By Ronald Bartanen
Have you had much cause for rejoicing lately? Maybe you’ve recently lost a loved one or a dear friend, and the days since have been filled with grief? Or perhaps you or a family-member has been diagnosed with some dreaded disease? Or have you lost your employment, and don’t know where to look for another job? If these unwelcome situations have invaded your life, you likely will find it difficult to even “put on a happy face” for a few minutes. If you are facing none of these tragedies, you may still find life frustrating and disappointing. Life may be good, but we always seem to anticipate a situation where it could be better. We may go to great efforts to make it better, only to find that satisfaction with life is always elusive..
It reminds me of a “ Nancy ” cartoon of several years ago, where we find Nancy seated at her school-desk. She says, “If I were out on the playground right now, I’d be happy.” In the next caption we find her on the playground, thinking, “If I were playing on the swings, I’d be happy.” When on a swing, she says, “Where is everybody? If a bunch of us had a baseball game going, I’d be happy.” When she gets on the ball field, she says, “If somebody would hit a ball over here, I’d be happy.” When a ball does bounce toward her, she says, “If I were sitting in a nice, cool classroom, I’d be happy.” In the last caption she is again seated in her classroom, thinking, “If I were out on the playground right now, “I’d be happy.” The cartoonist thus pointed out a common failing—true joy in life is not so dependent upon where we are or what we are doing as it is upon the state of one’s heart.

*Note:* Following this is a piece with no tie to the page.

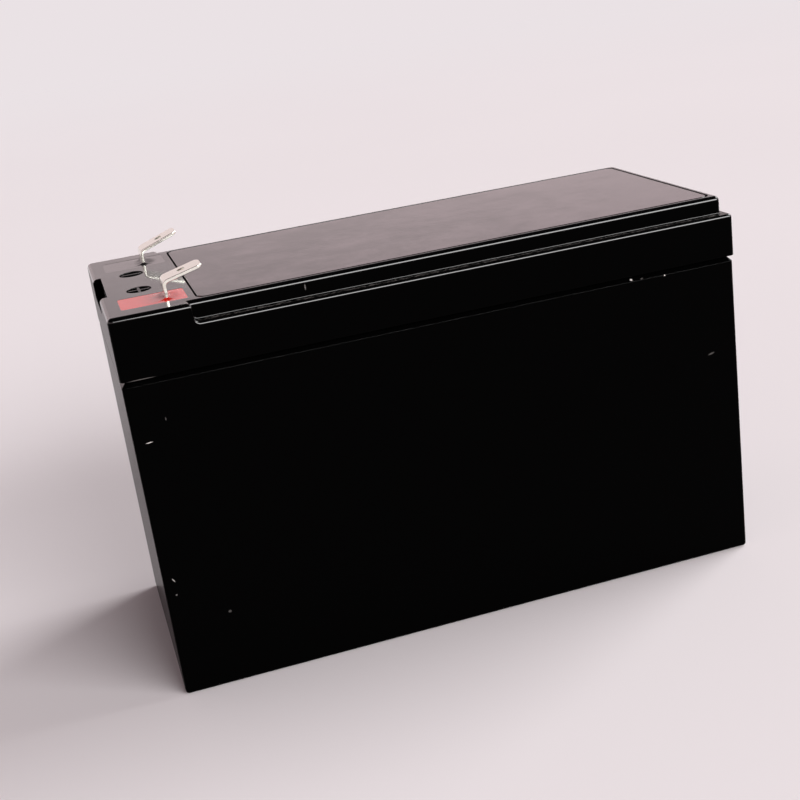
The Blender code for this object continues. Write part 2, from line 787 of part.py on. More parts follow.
def battery():
    for thing in list(bpy.data.objects):
        bpy.data.objects.remove(thing, do_unlink=True)
    case_plastic = finish("black_abs_container", (0.012, 0.012, 0.013), 0.30)
    lid_plastic = finish("black_abs_lid", (0.014, 0.014, 0.015), 0.25)
    cover_plastic = finish("black_abs_cover", (0.016, 0.016, 0.017), 0.28)
    rubber = finish("black_rubber", (0.020, 0.020, 0.020), 0.75)
    tinned = finish("tinned_brass", (0.780, 0.760, 0.700), 0.28, 1.0)
    red_epoxy = finish("red_epoxy", (0.550, 0.030, 0.020), 0.18)
    black_epoxy = finish("black_epoxy", (0.015, 0.015, 0.016), 0.18)
    glue = finish("lid_epoxy", (0.030, 0.028, 0.026), 0.40)
    positive = finish("lead_dioxide_plate", (0.130, 0.055, 0.030), 0.85)
    negative = finish("sponge_lead_plate", (0.230, 0.240, 0.250), 0.65)
    glass_mat = finish("glass_mat", (0.800, 0.800, 0.770), 0.95)
    lead = finish("cast_lead", (0.330, 0.340, 0.360), 0.50, 1.0)
    container(case_plastic)
    lid(lid_plastic)
    lid_adhesive(glue)
    vent_cover(cover_plastic)
    vent_caps(rubber)
    terminals(tinned)
    seal("positive_seal", -1, red_epoxy)
    seal("negative_seal", 1, black_epoxy)
    cells(positive, negative, glass_mat)
    bridges(lead)


battery()
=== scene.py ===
"""Looks of the sealed lead-acid battery: finer shells for what shows, a finish for every surface, light and
camera.

Metres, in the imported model's frame: X runs along the case with the tabs at the -X end, Y runs across it with
the positive side at -Y, Z is up, and the origin is the middle of the underside.
"""
import math

import bmesh
import bpy
import numpy as np
from mathutils import Euler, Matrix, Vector


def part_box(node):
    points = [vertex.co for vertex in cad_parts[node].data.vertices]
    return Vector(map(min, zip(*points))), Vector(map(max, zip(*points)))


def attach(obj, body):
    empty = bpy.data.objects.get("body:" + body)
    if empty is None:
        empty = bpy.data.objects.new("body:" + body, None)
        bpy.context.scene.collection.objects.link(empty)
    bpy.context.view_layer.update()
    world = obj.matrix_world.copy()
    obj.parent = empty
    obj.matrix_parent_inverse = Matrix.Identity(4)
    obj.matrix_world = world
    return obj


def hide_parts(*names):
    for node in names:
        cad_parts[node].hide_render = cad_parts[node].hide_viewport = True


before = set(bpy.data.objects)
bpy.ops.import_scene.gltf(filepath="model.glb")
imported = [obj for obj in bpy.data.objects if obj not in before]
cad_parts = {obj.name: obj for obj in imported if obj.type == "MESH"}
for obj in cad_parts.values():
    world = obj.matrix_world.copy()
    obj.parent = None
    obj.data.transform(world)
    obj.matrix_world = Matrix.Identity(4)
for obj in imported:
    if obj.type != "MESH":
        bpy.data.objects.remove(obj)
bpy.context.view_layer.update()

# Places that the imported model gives
LID_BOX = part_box("lid")
CONTAINER_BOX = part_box("container")
COVER_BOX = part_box("vent_cover")
SEAL_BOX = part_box("positive_seal")
TABS = {side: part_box(f"{pole}_terminal") for side, pole in ((-1, "positive"), (1, "negative"))}
HALF_LENGTH, HALF_WIDTH, HEIGHT = LID_BOX[1]
RIM_Z = CONTAINER_BOX[1].z

# Clearance between pieces that touch, and how far a cutter goes past what it cuts
FIT = 0.0003
CUT_PAST = 0.0010

# Container
LID_OVERHANG = 0.0004
TAB_END_OVERHANG = 0.0001
WALL = 0.0026
FLOOR = 0.0028
PARTITION = 0.0016
CORNER_RADIUS = 0.0012
FOOT_RADIUS = 0.0010
GROOVE_HEIGHT = 0.0014
CHAMFER_SLOPE = 45.0
SHOULDER_ROUND = 0.00005
RIM_INSET = 0.0014
CELL_CORNER = 0.0008
CELLS_PER_ROW = 3
PARTITION_DROP = 0.0023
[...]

Happiness, by its definition, depends upon what happens. Good circumstances give us times of wellbeing, even elation. Bad circumstances drag us down emotionally. Better words for the Christian are words such as “joy” and “rejoice.” True joy is possible even in the most adverse circumstances of life. When Christ’s apostles were persecuted, being beaten and told to cease preaching in His name, we find them “rejoicing that they were accounted worthy to suffer shame for his name” (Acts 5:41). It was while Paul was in prison that he wrote the Christians at Philippi , “Rejoice in the Lord always, and again I say, Rejoice” (Phil. 4:4). Some might object that it is not natural to rejoice in times of trouble, and they’re right. Rejoicing of this nature is only “in the Lord.” It is second only to love in the list of the “fruit of the Spirit” in Galatians 5:22. He enables us to focus. not on the circumstances we face in a fallen world, but on the unseen, as we “walk by faith, not by sight” (2 Corinthians 5:7). Whether situations in life are esteemed good or bad, we can take assurance in Jesus’ admonition to His followers: “Rejoice, for your names are written in heaven” (Luke 10:20). After his acceptance of Christ in baptism, the Ethiopian of Acts 8 was able to go “on his way rejoicing” (v. 39). The psalmist, David, prayed, "Let those also who love Your name be joyful in You” (Psa. 5:11). Whatever else happens in our world or in our individual lives, we have cause for much rejoicing in Christ and His promises.